Reactions: Informative 2


----------



## Phil D. (Oct 7, 2020)

*Say What!?!*

Eunomius was mentioned earlier. Well, some of his followers had some really strange modal practices, to say the least. In typical Gnostic fashion one sub-sect of Eunomians deemed the lower regions of the body (particularly the genitalia) to be debased and despicable, and thus unworthy of receiving the rite of holy baptism. As such they used a procedure where the candidate stood outside the baptismal font, and then bent over the edge to dip just their head.
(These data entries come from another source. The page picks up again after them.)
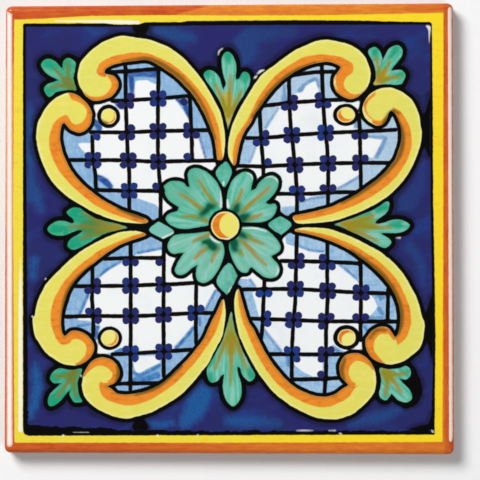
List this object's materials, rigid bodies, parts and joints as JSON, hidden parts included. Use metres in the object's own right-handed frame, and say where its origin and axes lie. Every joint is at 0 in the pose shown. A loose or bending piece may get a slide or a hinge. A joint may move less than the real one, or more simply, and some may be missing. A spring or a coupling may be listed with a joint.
{
  "type": "hand-painted ceramic tile",
  "caption": "Square glazed earthenware tile lying face up, with softly rounded upper edges, a flat back and a hand-painted scroll, trellis and rosette face.",
  "frame": {"origin": "centre of the flat back, on the surface the tile lies on", "axes": "+Z out of the glazed face; +X to the right and +Y up the painted face as the picture shows it"},
  "size_m": [0.2, 0.2, 0.01],
  "materials": {
    "painted_glaze": "glossy hand-painted tin glaze over terracotta"
  },
  "bodies": {
    "root": {"tile": "painted_glaze"}
  },
  "joints": []
}
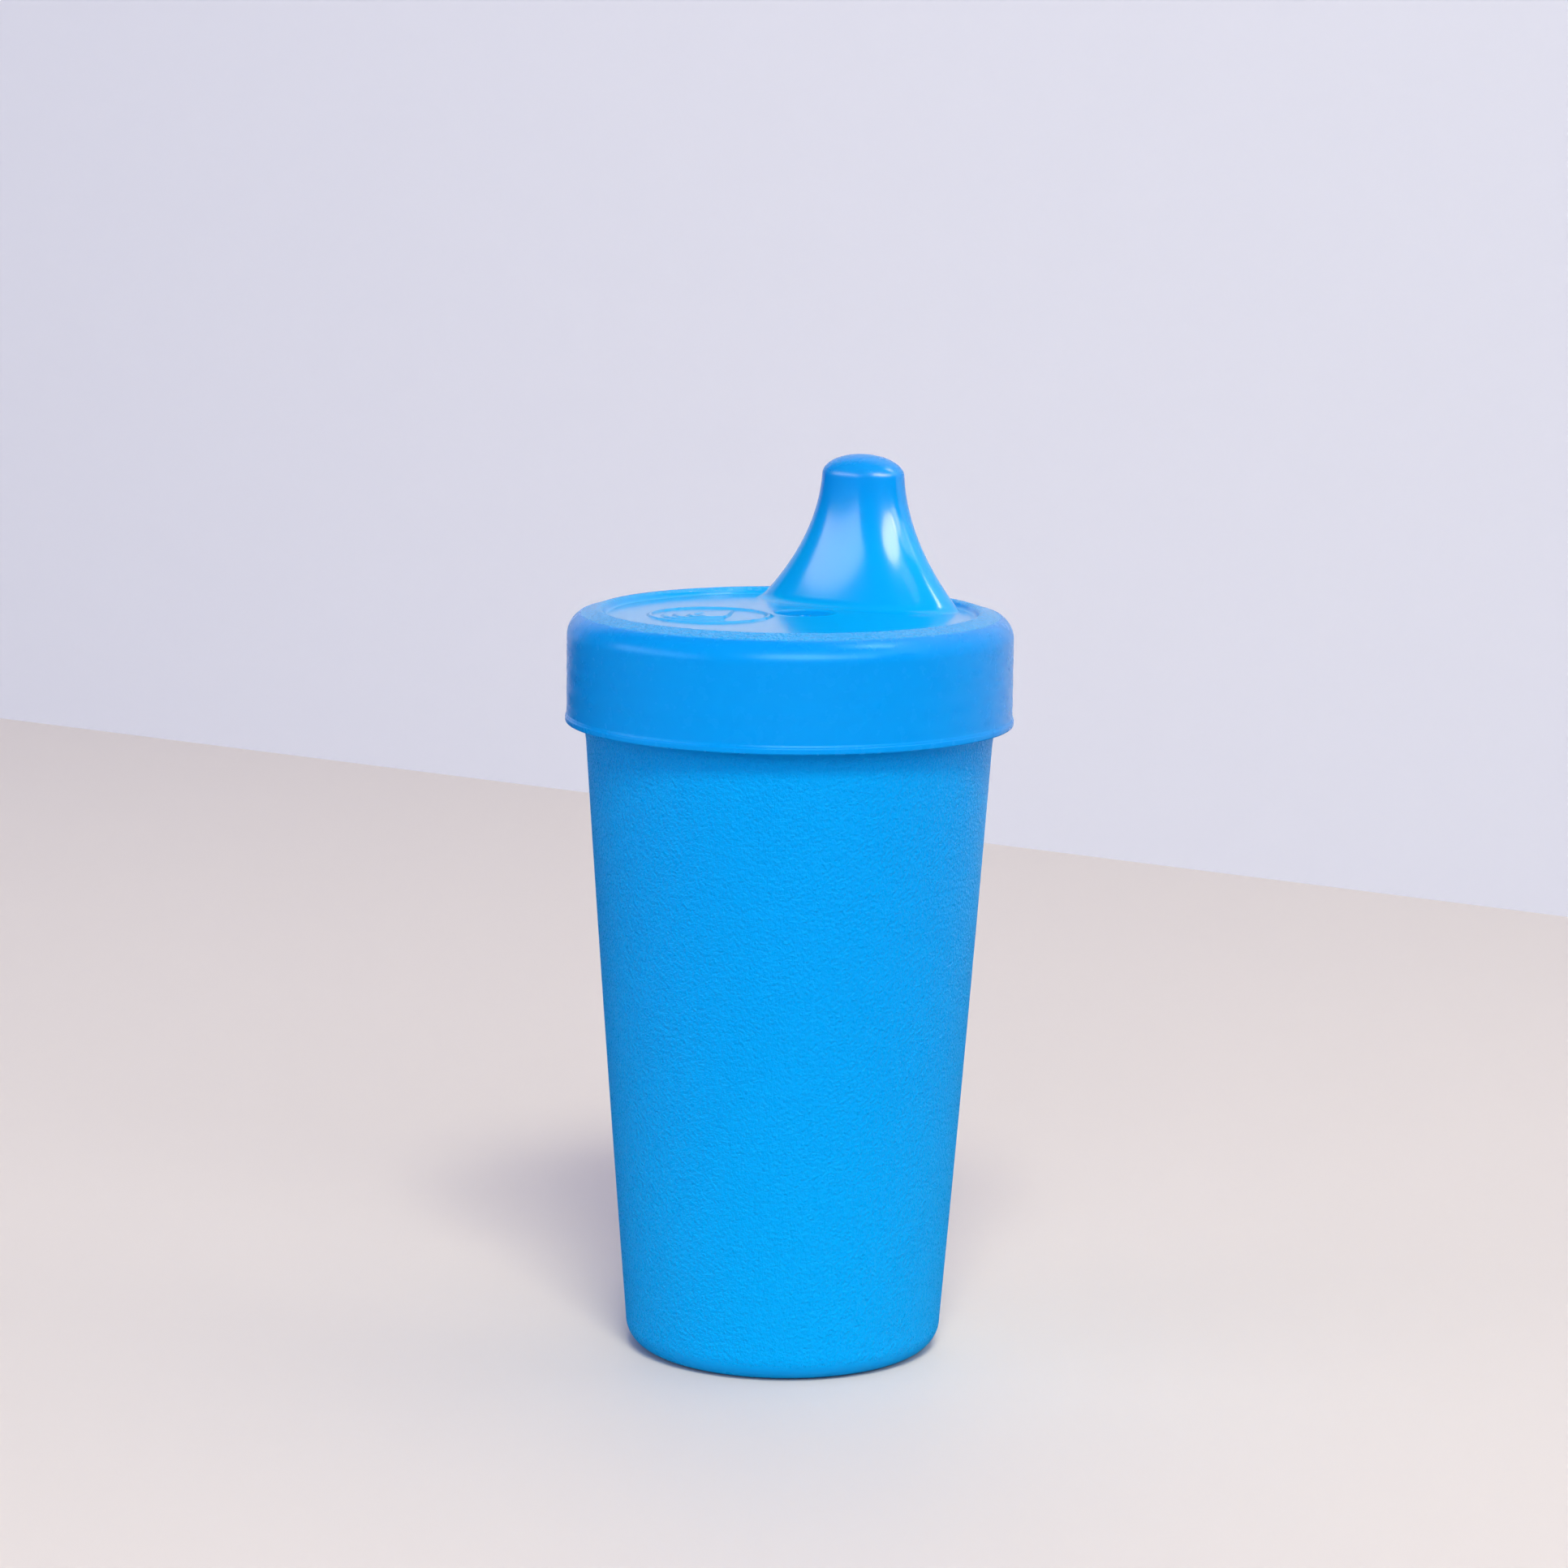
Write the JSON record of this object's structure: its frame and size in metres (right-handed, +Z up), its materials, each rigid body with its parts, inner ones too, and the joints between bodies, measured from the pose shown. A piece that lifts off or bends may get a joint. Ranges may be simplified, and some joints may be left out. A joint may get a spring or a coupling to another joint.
{
  "type": "sippy cup",
  "caption": "Upright toddler sippy cup: tapered tumbler, screw-on lid with a hard oval spout, sealing ring and a slit silicone valve.",
  "frame": {"origin": "centre of the foot, on the surface that the cup stands on", "axes": "+Z up along the cup's axis, +Y towards the spout"},
  "size_m": [0.0788, 0.0788, 0.1579],
  "materials": {
    "cup_plastic": "finely pebbled polyethylene",
    "lid_plastic": "satin skirt, glossy disc and spout, pebbled band on the rim ring",
    "seal_silicone": "satin silicone",
    "valve_silicone": "satin silicone"
  },
  "bodies": {
    "cup": {"cup": "cup_plastic"},
    "ring": {"sealing_ring": "seal_silicone"},
    "lid": {"lid": "lid_plastic"},
    "valve": {"valve": "valve_silicone"}
  },
  "joints": [
    {"name": "lid_rise", "type": "slide", "parent": "cup", "child": "ring", "axis": [0, 0, 1], "range_m": [0, 0.008]},
    {"name": "lid_twist", "type": "hinge", "parent": "ring", "child": "lid", "pos_m": [0, 0, 0.1274], "axis": [0, 0, 1], "range_deg": [0, 720]},
    {"name": "valve_pull", "type": "slide", "parent": "lid", "child": "valve", "axis": [0, 0, -1], "range_m": [0, 0.012]}
  ],
  "couplings": [
    {"joint": "lid_rise", "follows": "lid_twist", "m_per_rad": 0.00063662}
  ]
}
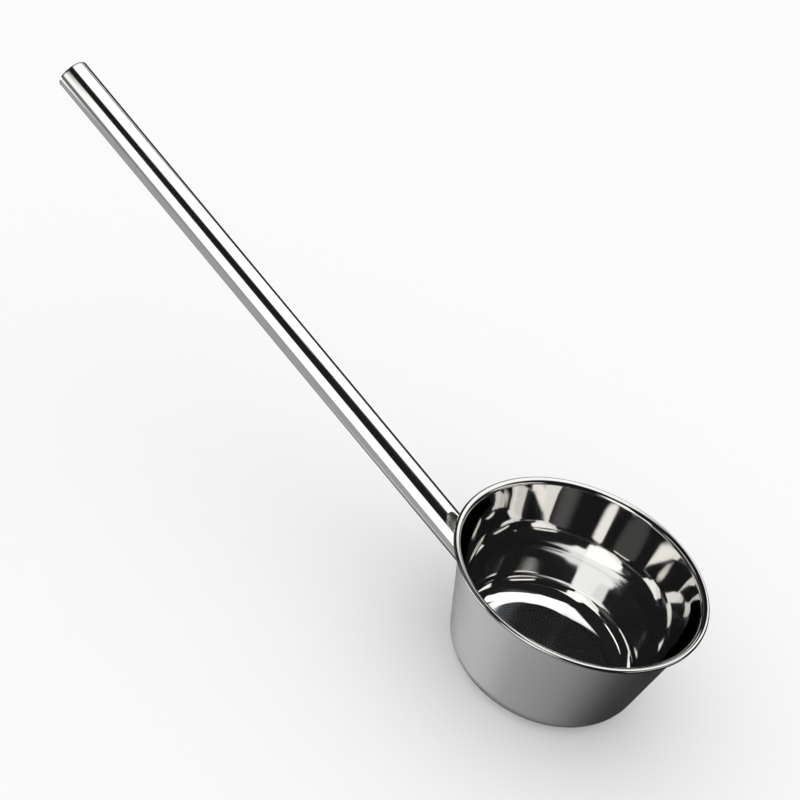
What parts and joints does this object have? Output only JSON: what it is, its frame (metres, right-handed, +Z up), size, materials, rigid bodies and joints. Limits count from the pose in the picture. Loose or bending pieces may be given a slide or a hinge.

Another sect bandaged off the lower regions of the body, whereupon water was poured over their head and shoulders while standing up. (See: C. Bigg, _Journal of Theological Studies_, [1904], 5:582f.)

But the grand prize for “Most Bizarre Baptismal Practice” has to go to yet another group of Eunomians: the candidate was suspended over the water using a mechanical apparatus, rendering them “with their feet upwards, and their heads downwards”. Thereupon they were dipped up (or rather down...) to their waist. These people were derisively referred to as _histiopedes_ (“hung from a mast by the feet”) or _pederecti_ (“feet upward”) by their orthodox critics. (See: J. Bingham, _Origines Ecclesiasticae_, 1:538.)

And now you know the rest of the story…

Reactions: Funny 1


----------